Mercer was surprised. And impressed. He thought his indiscriminate cover fire would have maybe injured one of the assassins, not kill two of them. There was something to be said for luck, because firing through walls required no skill. He told the story as accurately as he remembered it, his conversation with Harry, the woman being pushed to her death and his headlong plunge down the sloping glass wall. He omitted nothing except his rescue and subsequent conversation with Tisa Nguyen. He wasn’t going to give her up until he knew what Ira and Dr. Marie were really doing at the DS-Two site.

“And what about Donny Randall and the explosion?” Ira prompted “Any theories?”

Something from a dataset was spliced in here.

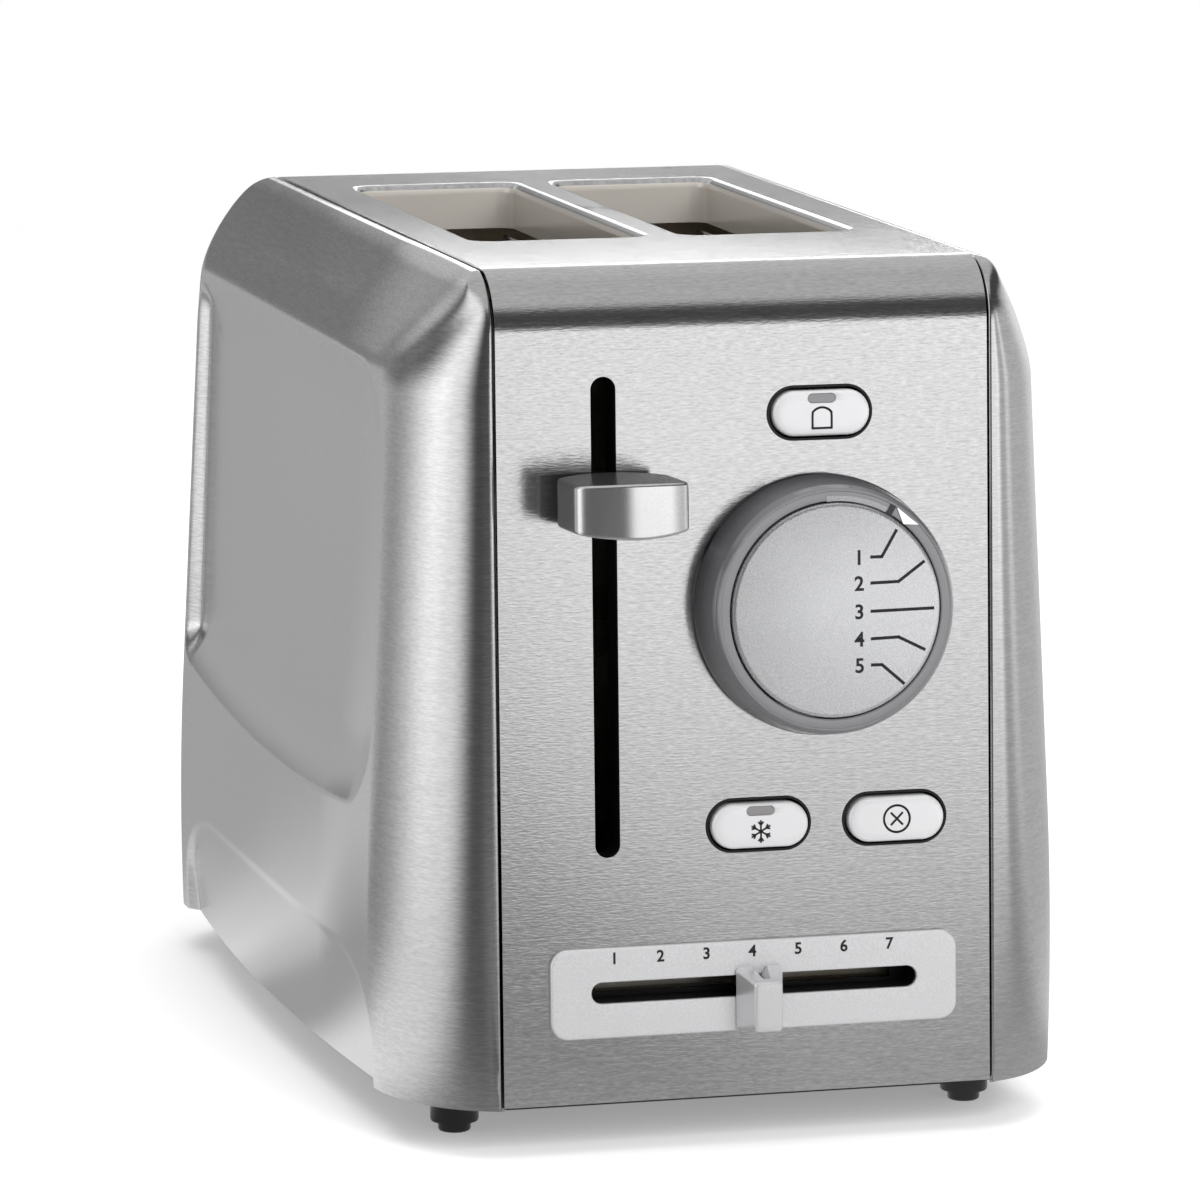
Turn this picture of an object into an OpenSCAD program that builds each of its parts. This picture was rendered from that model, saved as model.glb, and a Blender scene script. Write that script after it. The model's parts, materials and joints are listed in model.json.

“The same ones you have,” Mercer answered. “That the accident that killed those men and prompted you to call me in wasn’t an accident. Donny arranged that as well, expecting to be named overall boss of the project in hopes you’d tell him what was really happening out there. When that didn’t happen, whoever was controlling him decided to cut their losses. Randall was told to kill me and disappear. The charge he planted would have done the job had Ken not spotted the explosives. Donny was in the command trailer and would have seen us on the camera. He remote detonated them an instant too late. He didn’t stick around to see if we drowned and obviously had help getting out of Area 51. Because Sykes’s men didn’t find vehicle tracks, and I assume radar coverage here would have detected a helicopter at even treetop height, you might want to consider a two-man hovercraft met him in the deep desert and took him away. Everyone at the mine knew we were headed to the Luxor, so the killers had a backup team waiting in case Randall failed. Is that about how you read it?”